If someone you know says they want to work with you, trust them. Give them time, and keep—casually, not overwhelmingly—in touch. Email once or twice a year asking if they’d be interested in seeing some of your newest pieces. They’re going to work with you when the timing is right on their end. This can take years.

One simple phrase that communicates that you’d love to work with someone in the future: “I’d love to write a piece for you.” This puts the ball in their court without straight-up asking for a commission.

Stay in touch with those who have already performed your music. It can feel like maybe they’re less likely to work with you again, as if you’ve used up your one chance with that ensemble. In fact, the exact opposite is true; if a conductor loves your work and has the means to commission you, they will likely continue to commission and program your work multiple times.

Many commissioning relationships start with an ensemble performing an existing piece in your catalogue and then deciding to commission a new work later on. Do your best to cultivate a lasting friendship with conductors you respect and admire. Rather than a one-off job opportunity, you’re nurturing a life-long working relationship.

While you’re waiting for a first paid commission, ask the musician friends and acquaintances that you think are particularly talented if you can write a new piece for them. Especially if you are still in school, relish this time to write exactly the music you want to write, without restrictions or worrying whether you’re being paid enough. Ask the performer for a timeline for the new composition, and stick to those deadlines. Tailor each piece specifically to the strengths of the soloist or ensemble for whom you are writing.

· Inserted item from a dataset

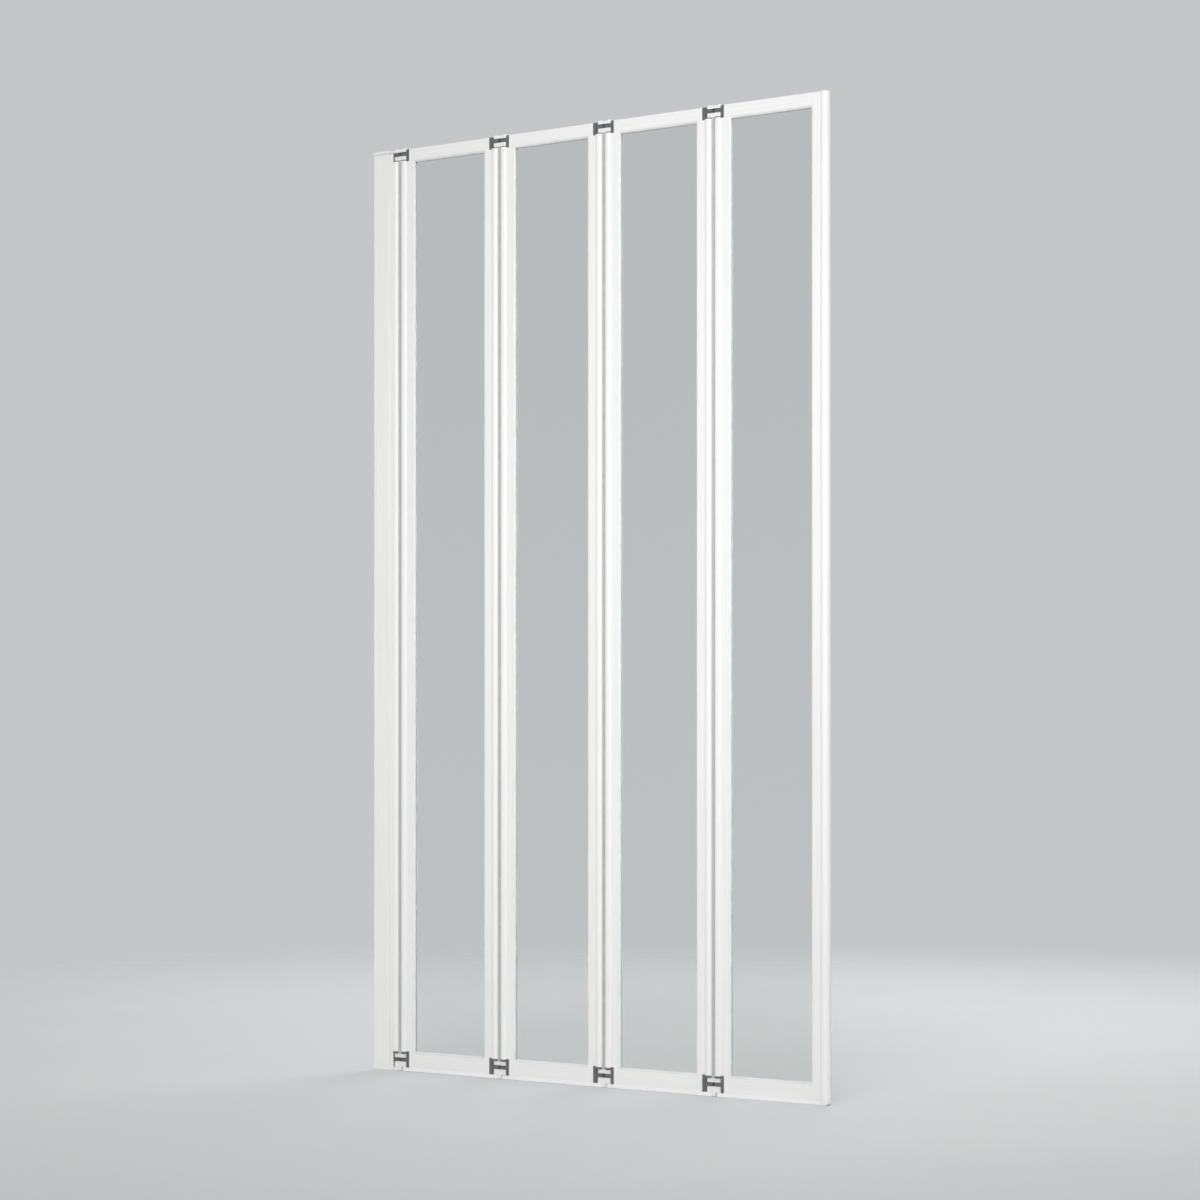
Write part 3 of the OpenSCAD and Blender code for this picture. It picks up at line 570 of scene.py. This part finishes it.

Treat each opportunity to write for someone you know like a professional commission. Often, composing for friends and colleagues leads to future commissions from these very same performers down the line, when they are more established in their own careers and in the position to be funding new works.

Ultimately, there isn’t any magic formula for getting a first commission, short of time plus good work plus maintaining relationships. If you keep creating excellent work, though, and you gently remind the people you’d love to work with that your excellent work exists, your first commission should be right around the corner.